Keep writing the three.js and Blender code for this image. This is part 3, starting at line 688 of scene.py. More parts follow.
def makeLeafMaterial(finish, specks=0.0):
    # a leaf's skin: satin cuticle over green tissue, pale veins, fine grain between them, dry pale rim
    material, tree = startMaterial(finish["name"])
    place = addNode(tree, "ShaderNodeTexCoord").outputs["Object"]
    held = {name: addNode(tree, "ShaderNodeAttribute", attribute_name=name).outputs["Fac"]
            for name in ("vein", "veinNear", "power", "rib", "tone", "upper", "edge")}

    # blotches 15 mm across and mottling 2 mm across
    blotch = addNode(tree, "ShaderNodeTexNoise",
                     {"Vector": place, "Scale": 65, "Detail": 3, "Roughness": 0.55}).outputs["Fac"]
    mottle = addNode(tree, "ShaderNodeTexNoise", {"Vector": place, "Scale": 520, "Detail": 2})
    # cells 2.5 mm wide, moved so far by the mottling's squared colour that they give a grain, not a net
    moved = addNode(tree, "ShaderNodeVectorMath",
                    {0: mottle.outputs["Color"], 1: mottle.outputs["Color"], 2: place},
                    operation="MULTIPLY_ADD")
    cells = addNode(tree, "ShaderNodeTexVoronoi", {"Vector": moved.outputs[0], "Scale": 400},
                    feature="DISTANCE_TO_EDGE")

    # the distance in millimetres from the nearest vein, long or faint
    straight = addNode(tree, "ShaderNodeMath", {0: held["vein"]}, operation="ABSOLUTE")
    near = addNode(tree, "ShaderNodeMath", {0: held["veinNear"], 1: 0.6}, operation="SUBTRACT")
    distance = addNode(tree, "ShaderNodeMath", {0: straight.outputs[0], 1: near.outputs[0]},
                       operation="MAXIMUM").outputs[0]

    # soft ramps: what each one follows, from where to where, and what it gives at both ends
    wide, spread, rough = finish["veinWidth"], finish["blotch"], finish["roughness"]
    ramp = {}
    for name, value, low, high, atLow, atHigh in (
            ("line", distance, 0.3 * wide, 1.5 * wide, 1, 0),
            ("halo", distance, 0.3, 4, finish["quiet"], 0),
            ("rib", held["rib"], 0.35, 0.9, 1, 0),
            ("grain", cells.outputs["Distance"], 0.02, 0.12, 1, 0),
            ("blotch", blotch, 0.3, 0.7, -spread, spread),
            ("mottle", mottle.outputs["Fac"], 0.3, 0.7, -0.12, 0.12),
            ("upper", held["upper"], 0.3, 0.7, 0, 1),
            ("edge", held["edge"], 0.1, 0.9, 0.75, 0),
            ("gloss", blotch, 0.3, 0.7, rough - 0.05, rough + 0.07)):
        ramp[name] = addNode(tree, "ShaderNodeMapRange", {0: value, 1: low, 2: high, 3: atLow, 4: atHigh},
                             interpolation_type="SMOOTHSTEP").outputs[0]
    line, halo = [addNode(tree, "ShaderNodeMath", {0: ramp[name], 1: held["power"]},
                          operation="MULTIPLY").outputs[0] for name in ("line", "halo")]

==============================

STATED PROBLEM
Using the data above, return each line exactly as written.

TASK ANSWER
Keep writing the three.js and Blender code for this image. This is part 3, starting at line 688 of scene.py. More parts follow.
def makeLeafMaterial(finish, specks=0.0):
    # a leaf's skin: satin cuticle over green tissue, pale veins, fine grain between them, dry pale rim
    material, tree = startMaterial(finish["name"])
    place = addNode(tree, "ShaderNodeTexCoord").outputs["Object"]
    held = {name: addNode(tree, "ShaderNodeAttribute", attribute_name=name).outputs["Fac"]
            for name in ("vein", "veinNear", "power", "rib", "tone", "upper", "edge")}

    # blotches 15 mm across and mottling 2 mm across
    blotch = addNode(tree, "ShaderNodeTexNoise",
                     {"Vector": place, "Scale": 65, "Detail": 3, "Roughness": 0.55}).outputs["Fac"]
    mottle = addNode(tree, "ShaderNodeTexNoise", {"Vector": place, "Scale": 520, "Detail": 2})
    # cells 2.5 mm wide, moved so far by the mottling's squared colour that they give a grain, not a net
    moved = addNode(tree, "ShaderNodeVectorMath",
                    {0: mottle.outputs["Color"], 1: mottle.outputs["Color"], 2: place},
                    operation="MULTIPLY_ADD")
    cells = addNode(tree, "ShaderNodeTexVoronoi", {"Vector": moved.outputs[0], "Scale": 400},
                    feature="DISTANCE_TO_EDGE")

    # the distance in millimetres from the nearest vein, long or faint
    straight = addNode(tree, "ShaderNodeMath", {0: held["vein"]}, operation="ABSOLUTE")
    near = addNode(tree, "ShaderNodeMath", {0: held["veinNear"], 1: 0.6}, operation="SUBTRACT")
    distance = addNode(tree, "ShaderNodeMath", {0: straight.outputs[0], 1: near.outputs[0]},
                       operation="MAXIMUM").outputs[0]

    # soft ramps: what each one follows, from where to where, and what it gives at both ends
    wide, spread, rough = finish["veinWidth"], finish["blotch"], finish["roughness"]
    ramp = {}
    for name, value, low, high, atLow, atHigh in (
            ("line", distance, 0.3 * wide, 1.5 * wide, 1, 0),
            ("halo", distance, 0.3, 4, finish["quiet"], 0),
            ("rib", held["rib"], 0.35, 0.9, 1, 0),
            ("grain", cells.outputs["Distance"], 0.02, 0.12, 1, 0),
            ("blotch", blotch, 0.3, 0.7, -spread, spread),
            ("mottle", mottle.outputs["Fac"], 0.3, 0.7, -0.12, 0.12),
            ("upper", held["upper"], 0.3, 0.7, 0, 1),
            ("edge", held["edge"], 0.1, 0.9, 0.75, 0),
            ("gloss", blotch, 0.3, 0.7, rough - 0.05, rough + 0.07)):
        ramp[name] = addNode(tree, "ShaderNodeMapRange", {0: value, 1: low, 2: high, 3: atLow, 4: atHigh},
                             interpolation_type="SMOOTHSTEP").outputs[0]
    line, halo = [addNode(tree, "ShaderNodeMath", {0: ramp[name], 1: held["power"]},
                          operation="MULTIPLY").outputs[0] for name in ("line", "halo")]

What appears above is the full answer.